Además, introdujo un nuevo elemento en el retrato: el misterio, tan evidente en La Gioconda, que no hace sino resaltar la magia que estaba adquiriendo el artista en esa época, como creador de ilusiones y como traductor inmejorable de la realidad cotidiana. Da Vinci, y en menor medida Rafael, tienen una influencia destacada sobre otro de los grandes retratistas del primer Renacimiento, el alemán Alberto Durero. En él se sintetizan las características de los Renacimientos nórdico y mediterráneo porque a una aguda capacidad de observación de la naturaleza unirá todo el conocimiento de la Antigüedad clásica y del arte que se estaba imponiendo en Italia. Además, Durero debe ocupar un lugar de privilegio en cualquier historia del retrato porque es el primer pintor que se ocupa - de manera casi obsesiva - por su propia imagen. A lo largo de toda su vida, los diferentes autorretratos que realiza se convierten en un documento excepcional de su vida, de sus esperanzas y fracasos. Ya en la segunda mitad del s. XVI es preciso resaltar dos fenómenos como son el triunfo de la Escuela veneciana y la llegada de un nuevo estilo, el Manierismo. Respecto al primero, la evolución en la observación de la naturaleza llevó a un artista de transición pero muy importante como Giorgione, maestro y precedente directo del que será el gran retratista de todo este periodo en Europa: Tiziano. Casi ningún artista ha sabido captar la energía vital que tienen las personas a las que retrataba.

Tiziano supone un avance notable respecto a las prácticas anteriores porque en lugar de dar prioridad a la forma, al perfil, elige el color y la luz como medios de crear la figura. Por otra parte, su estrecha vinculación a los señores más poderosos del continente le permite retratar de forma admirable en varias ocasiones al emperador Carlos V de Alemania y a su hijo, el futuro rey de España Felipe II. En esos retratos consagra dos tipologías como son el retrato ecuestre, con una innegable inspiración en modelos de la antigua Roma, y el retrato de corte, donde el monarca aparece de cuerpo entero y rodeado de los símbolos de su poder.

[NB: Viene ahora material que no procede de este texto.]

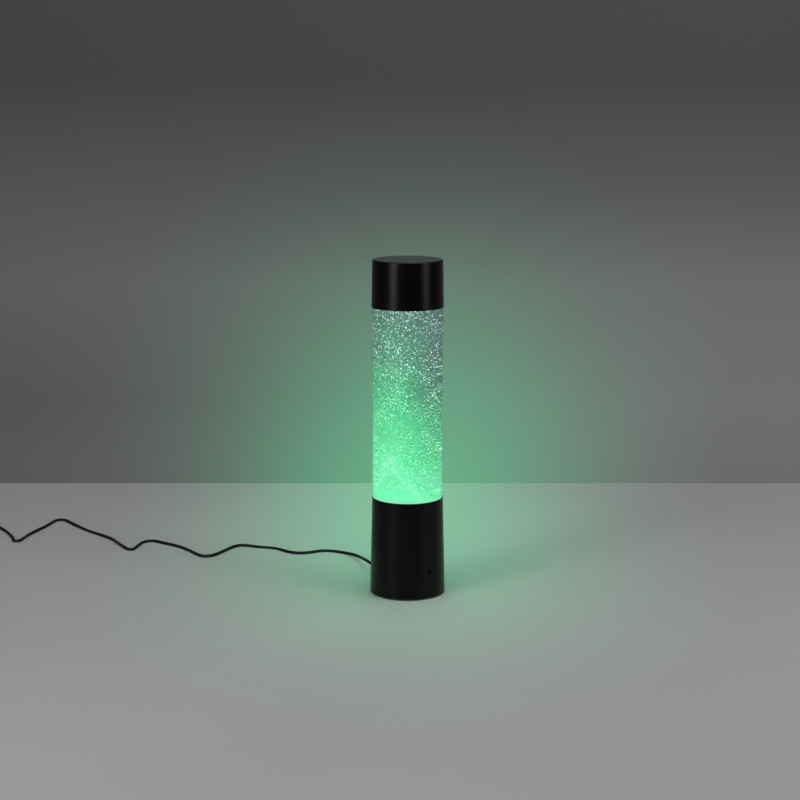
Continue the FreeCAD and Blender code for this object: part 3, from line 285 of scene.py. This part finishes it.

No tardarán mucho en imitarle una legión de magníficos retratistas, como Antonio Moro o Sánchez Coello. Junto a la aportación de Tiziano, el Manierismo supuso la otra novedad de relevancia en ese momento previo al Barroco. Los pintores manieristas realizan una interpretación diferente de la obra de arte y de la realidad, por la cual en vez de los valores objetivos priman los subjetivos, la mirada personal del artista. Andrea del Sarto, Rosso, Primaticcio, Vasari o Giulio Romano son algunos de sus mejores representantes, pero como retratista posiblemente ninguno superó a Bronzino. En sus retratos ofrece una imagen en apariencia irreal de los seres humanos, con rostros exageradamente blanquecinos, multitud de símbolos alrededor y una mirada fría y distante que intenta dejar sentado la diferencia de status entre unos y otros. Pero el tiempo del Manierismo, con su potente abstracción de la realidad, no podía durar mucho, y pronto se pudieron contemplar otras interpretaciones, aquéllas que agrupamos bajo la denominación de arte barroco.